良くてもヤバイ。悪くてもヤバイ。危険でも、おいしくても、面白くても、異様でも、とにかくヤバイ。トレンドブログの見出しなんて「○○がヤバイ!」しか言っていない。
あまりに使い勝手が良すぎて、もはや何を指しているのか判然としない。「あの人ヤバイ!」と言われても、逃げていいのか、ほめていいのかわからない。

「マジ」は、もう説明不要だろう。

「マジ!?」「マジで」「マジか〜!」「マジマジ」

2文字だけで会話が成り立つ。何と言う便利さ。もうマジなしでは生きていけない。

言葉はどんどん、ファストワードになっていくようだ。
ファストフードならぬファストワード。とにかく安い、言葉の100均だ。
趣きも、わびさびも、エレガンスも、一緒くたに丸めて「雰囲気がある」で済ませられる。

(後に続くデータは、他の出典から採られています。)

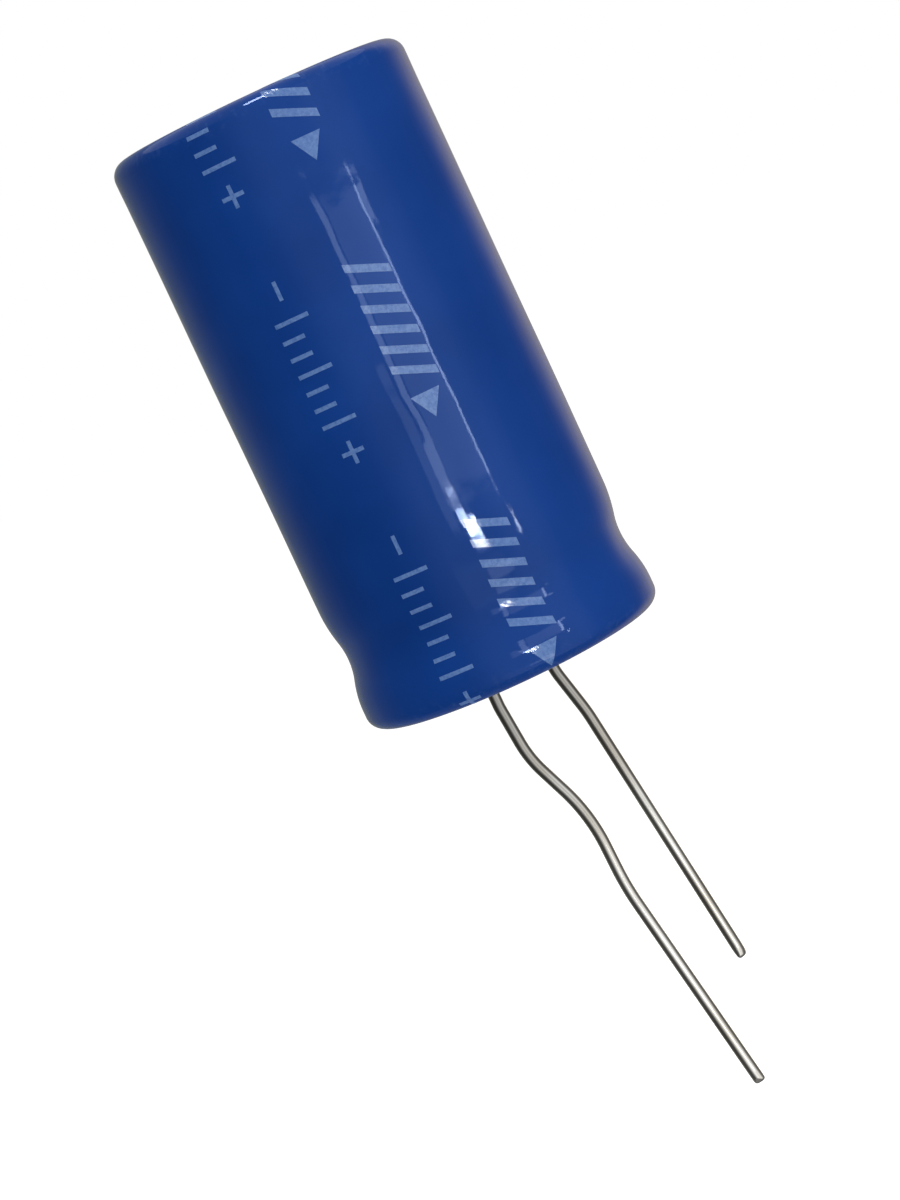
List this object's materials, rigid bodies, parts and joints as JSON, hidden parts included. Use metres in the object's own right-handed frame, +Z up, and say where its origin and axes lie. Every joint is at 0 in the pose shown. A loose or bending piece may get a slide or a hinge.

ワインをどんぶり鉢で呷るような大まかさだが、飲めればいいのだ。

「感動」などという画数の多い言葉もなくなり「エモい」が一般化するのも、時間の問題だろう。小学生も読書感想文で

「『赤毛のアン』を読んでとてもエモかったです。おわり」

などと書くことになるだろう。

この流れは止められそうにない。文章の行間を読んだり、余韻を味わったり、含みをもたせたりする能力は、もはや我々には不要になりつつあるのだろう。「行間を読んで‥‥」などと言っても、「何も書いてないですけど?」と言われそうだ。

安くてカンタン。今の時代の言葉に求められるのは、これなのだろう。長持ちはしないが、便利でお手軽。巻紙に毛筆でしたためていた頃には、人は空気そのものから言葉を感じ取れるような、精妙な感受性をもっていたことと思う。しかし、そこから脈々と受け継がれてきたような言葉の表現は、今や絶滅危惧種だ。
きっとこれは、メディアやツールの発達と無関係ではない。

言葉と、それを伝える道具は、反比例の関係にあるのかもしれない。将来、スマホがおもちゃに思えるほどツールが発達した頃には、日本語のファストワード化はさらに進み、我々はカラスのようにカーカーカーと会話していることだろう。